_Description of the task:_ An exact copy of every record is needed.

_Source material:_
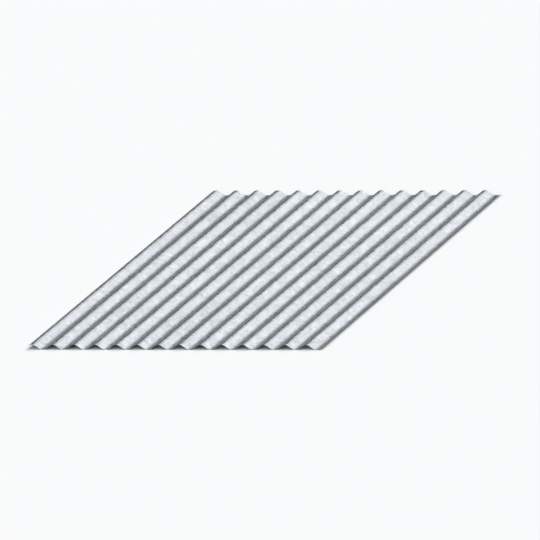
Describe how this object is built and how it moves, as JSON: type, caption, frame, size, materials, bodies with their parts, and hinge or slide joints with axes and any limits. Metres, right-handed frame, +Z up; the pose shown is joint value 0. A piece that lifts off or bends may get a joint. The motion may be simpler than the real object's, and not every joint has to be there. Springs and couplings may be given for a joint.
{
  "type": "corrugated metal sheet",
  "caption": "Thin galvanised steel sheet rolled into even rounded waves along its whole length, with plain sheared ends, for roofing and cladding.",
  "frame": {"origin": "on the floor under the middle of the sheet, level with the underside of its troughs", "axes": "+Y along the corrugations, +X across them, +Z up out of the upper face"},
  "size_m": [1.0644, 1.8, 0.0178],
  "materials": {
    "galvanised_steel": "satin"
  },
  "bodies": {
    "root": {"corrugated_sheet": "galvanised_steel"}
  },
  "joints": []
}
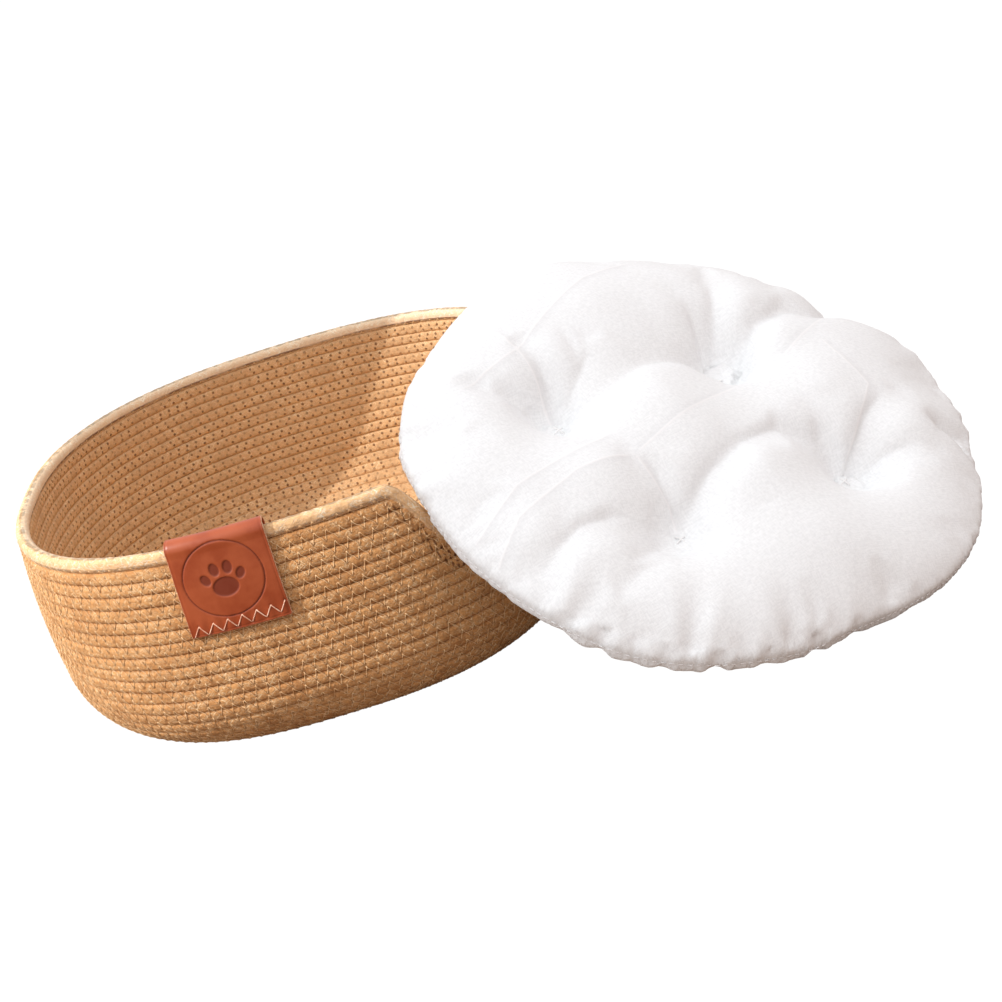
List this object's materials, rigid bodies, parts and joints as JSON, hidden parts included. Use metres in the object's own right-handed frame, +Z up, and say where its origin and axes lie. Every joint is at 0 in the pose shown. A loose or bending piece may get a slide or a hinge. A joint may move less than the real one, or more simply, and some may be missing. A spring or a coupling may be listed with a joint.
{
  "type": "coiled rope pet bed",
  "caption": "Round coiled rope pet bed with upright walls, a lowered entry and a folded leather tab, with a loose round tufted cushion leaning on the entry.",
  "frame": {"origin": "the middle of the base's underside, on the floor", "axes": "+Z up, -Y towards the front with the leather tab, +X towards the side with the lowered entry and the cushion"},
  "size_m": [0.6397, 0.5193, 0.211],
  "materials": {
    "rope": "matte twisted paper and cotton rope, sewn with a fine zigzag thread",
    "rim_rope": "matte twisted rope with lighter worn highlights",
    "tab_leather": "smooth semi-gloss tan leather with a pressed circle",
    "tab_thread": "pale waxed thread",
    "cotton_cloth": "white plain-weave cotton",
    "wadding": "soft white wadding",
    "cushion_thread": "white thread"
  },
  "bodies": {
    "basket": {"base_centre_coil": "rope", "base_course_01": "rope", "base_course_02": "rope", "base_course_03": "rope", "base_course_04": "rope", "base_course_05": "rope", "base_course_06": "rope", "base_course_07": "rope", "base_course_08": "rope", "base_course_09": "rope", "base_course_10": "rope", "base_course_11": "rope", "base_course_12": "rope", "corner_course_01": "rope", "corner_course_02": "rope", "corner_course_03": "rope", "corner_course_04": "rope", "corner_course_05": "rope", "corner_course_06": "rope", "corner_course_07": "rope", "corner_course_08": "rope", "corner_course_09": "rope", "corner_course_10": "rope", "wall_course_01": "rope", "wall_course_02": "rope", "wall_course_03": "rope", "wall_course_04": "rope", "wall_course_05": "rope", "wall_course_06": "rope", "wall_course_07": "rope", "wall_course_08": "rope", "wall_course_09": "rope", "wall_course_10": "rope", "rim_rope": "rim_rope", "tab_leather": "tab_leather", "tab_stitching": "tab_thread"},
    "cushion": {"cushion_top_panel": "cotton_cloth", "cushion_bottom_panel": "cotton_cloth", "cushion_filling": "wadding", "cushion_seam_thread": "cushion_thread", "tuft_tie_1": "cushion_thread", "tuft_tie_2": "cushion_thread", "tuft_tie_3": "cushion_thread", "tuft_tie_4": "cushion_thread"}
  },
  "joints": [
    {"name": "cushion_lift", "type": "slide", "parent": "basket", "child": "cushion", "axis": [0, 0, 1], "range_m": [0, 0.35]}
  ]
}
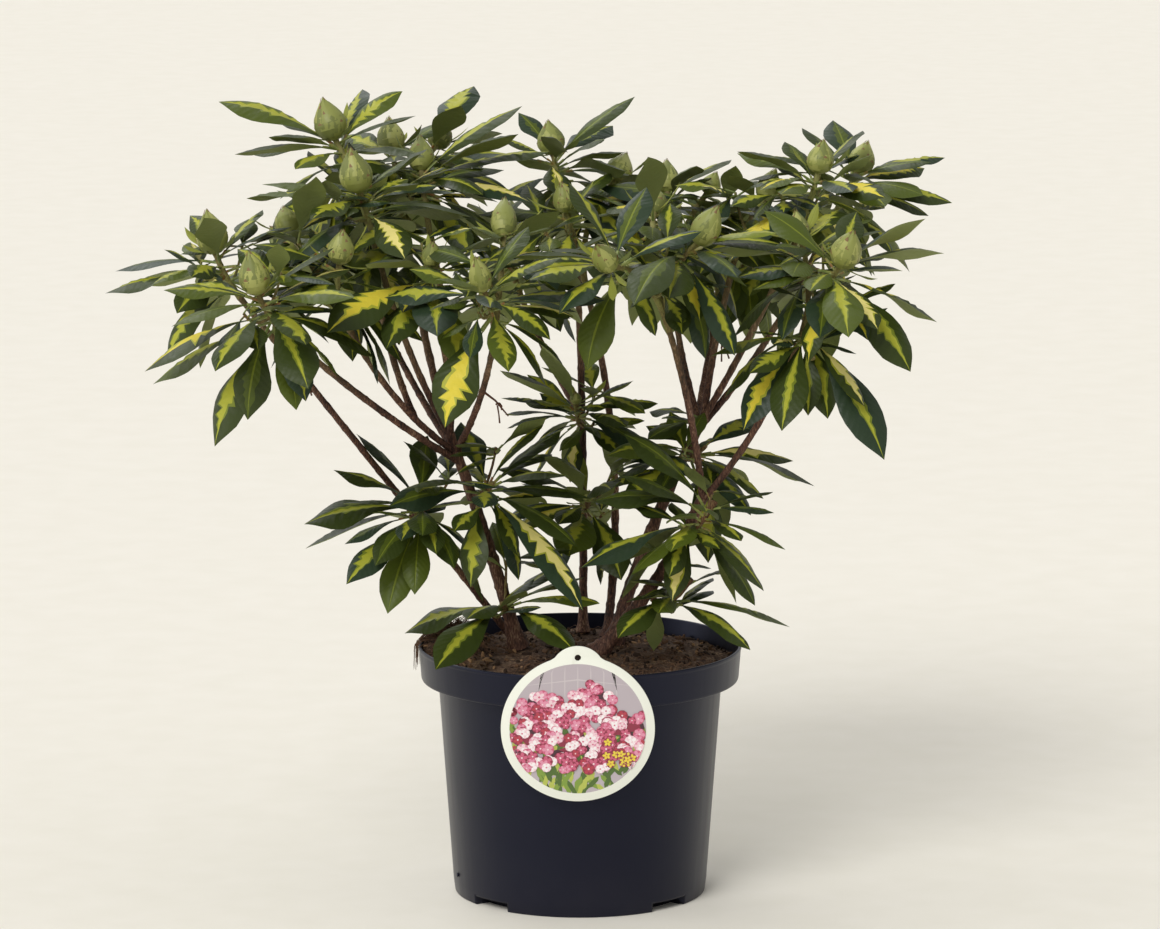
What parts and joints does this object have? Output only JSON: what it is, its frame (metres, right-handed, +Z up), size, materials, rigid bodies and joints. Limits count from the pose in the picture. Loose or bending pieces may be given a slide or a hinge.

_Result of the task:_
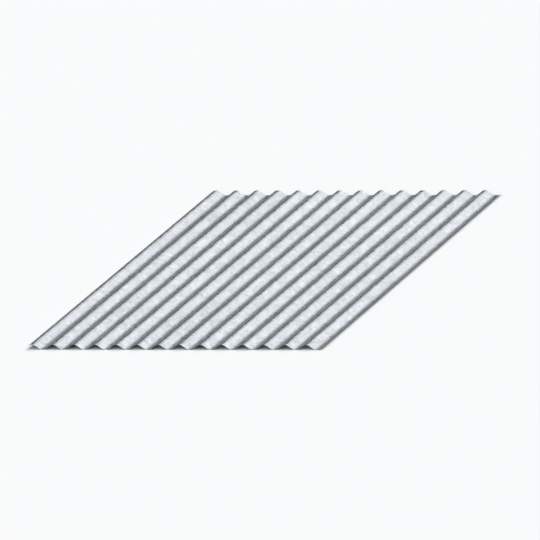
Describe how this object is built and how it moves, as JSON: type, caption, frame, size, materials, bodies with their parts, and hinge or slide joints with axes and any limits. Metres, right-handed frame, +Z up; the pose shown is joint value 0. A piece that lifts off or bends may get a joint. The motion may be simpler than the real object's, and not every joint has to be there. Springs and couplings may be given for a joint.
{
  "type": "corrugated metal sheet",
  "caption": "Thin galvanised steel sheet rolled into even rounded waves along its whole length, with plain sheared ends, for roofing and cladding.",
  "frame": {"origin": "on the floor under the middle of the sheet, level with the underside of its troughs", "axes": "+Y along the corrugations, +X across them, +Z up out of the upper face"},
  "size_m": [1.0644, 1.8, 0.0178],
  "materials": {
    "galvanised_steel": "satin"
  },
  "bodies": {
    "root": {"corrugated_sheet": "galvanised_steel"}
  },
  "joints": []
}
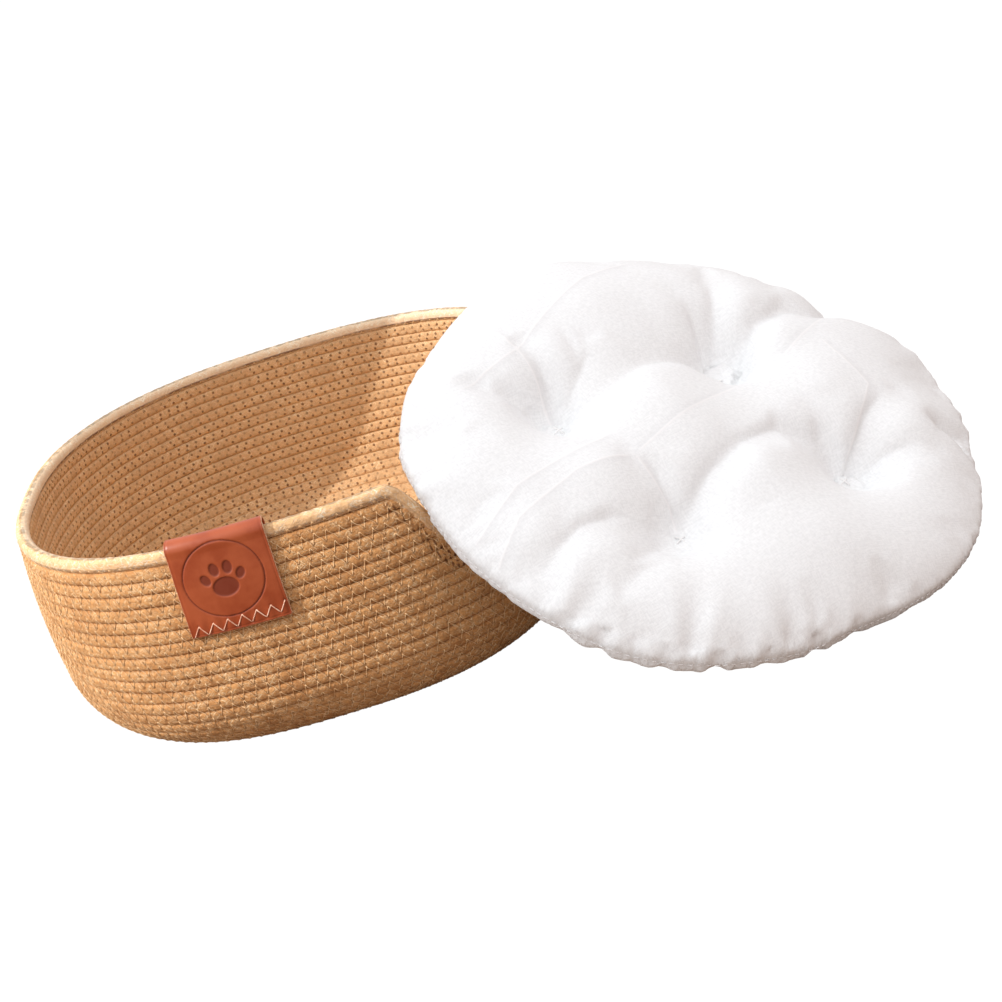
List this object's materials, rigid bodies, parts and joints as JSON, hidden parts included. Use metres in the object's own right-handed frame, +Z up, and say where its origin and axes lie. Every joint is at 0 in the pose shown. A loose or bending piece may get a slide or a hinge. A joint may move less than the real one, or more simply, and some may be missing. A spring or a coupling may be listed with a joint.
{
  "type": "coiled rope pet bed",
  "caption": "Round coiled rope pet bed with upright walls, a lowered entry and a folded leather tab, with a loose round tufted cushion leaning on the entry.",
  "frame": {"origin": "the middle of the base's underside, on the floor", "axes": "+Z up, -Y towards the front with the leather tab, +X towards the side with the lowered entry and the cushion"},
  "size_m": [0.6397, 0.5193, 0.211],
  "materials": {
    "rope": "matte twisted paper and cotton rope, sewn with a fine zigzag thread",
    "rim_rope": "matte twisted rope with lighter worn highlights",
    "tab_leather": "smooth semi-gloss tan leather with a pressed circle",
    "tab_thread": "pale waxed thread",
    "cotton_cloth": "white plain-weave cotton",
    "wadding": "soft white wadding",
    "cushion_thread": "white thread"
  },
  "bodies": {
    "basket": {"base_centre_coil": "rope", "base_course_01": "rope", "base_course_02": "rope", "base_course_03": "rope", "base_course_04": "rope", "base_course_05": "rope", "base_course_06": "rope", "base_course_07": "rope", "base_course_08": "rope", "base_course_09": "rope", "base_course_10": "rope", "base_course_11": "rope", "base_course_12": "rope", "corner_course_01": "rope", "corner_course_02": "rope", "corner_course_03": "rope", "corner_course_04": "rope", "corner_course_05": "rope", "corner_course_06": "rope", "corner_course_07": "rope", "corner_course_08": "rope", "corner_course_09": "rope", "corner_course_10": "rope", "wall_course_01": "rope", "wall_course_02": "rope", "wall_course_03": "rope", "wall_course_04": "rope", "wall_course_05": "rope", "wall_course_06": "rope", "wall_course_07": "rope", "wall_course_08": "rope", "wall_course_09": "rope", "wall_course_10": "rope", "rim_rope": "rim_rope", "tab_leather": "tab_leather", "tab_stitching": "tab_thread"},
    "cushion": {"cushion_top_panel": "cotton_cloth", "cushion_bottom_panel": "cotton_cloth", "cushion_filling": "wadding", "cushion_seam_thread": "cushion_thread", "tuft_tie_1": "cushion_thread", "tuft_tie_2": "cushion_thread", "tuft_tie_3": "cushion_thread", "tuft_tie_4": "cushion_thread"}
  },
  "joints": [
    {"name": "cushion_lift", "type": "slide", "parent": "basket", "child": "cushion", "axis": [0, 0, 1], "range_m": [0, 0.35]}
  ]
}
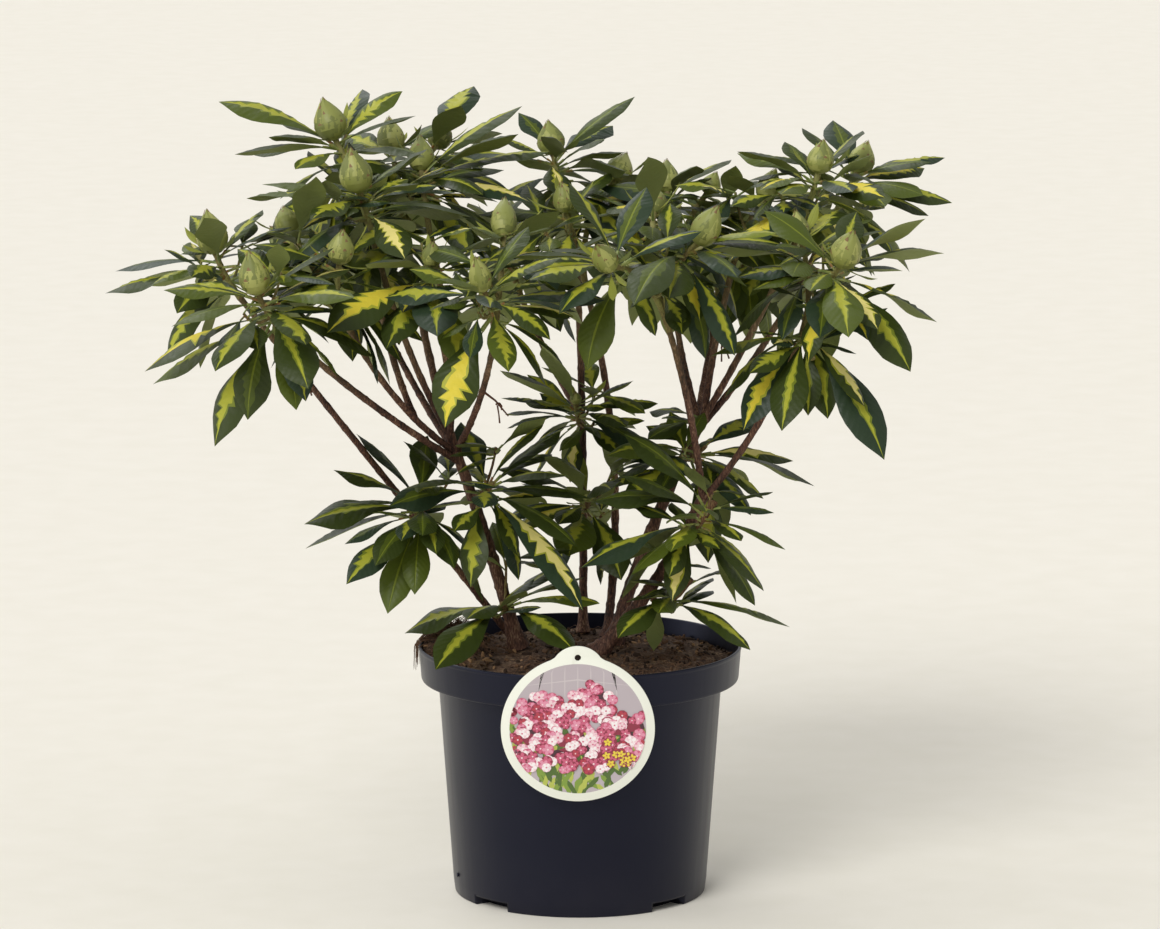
What parts and joints does this object have? Output only JSON: what it is, its frame (metres, right-handed, +Z up), size, materials, rigid bodies and joints. Limits count from the pose in the picture. Loose or bending pieces may be given a slide or a hinge.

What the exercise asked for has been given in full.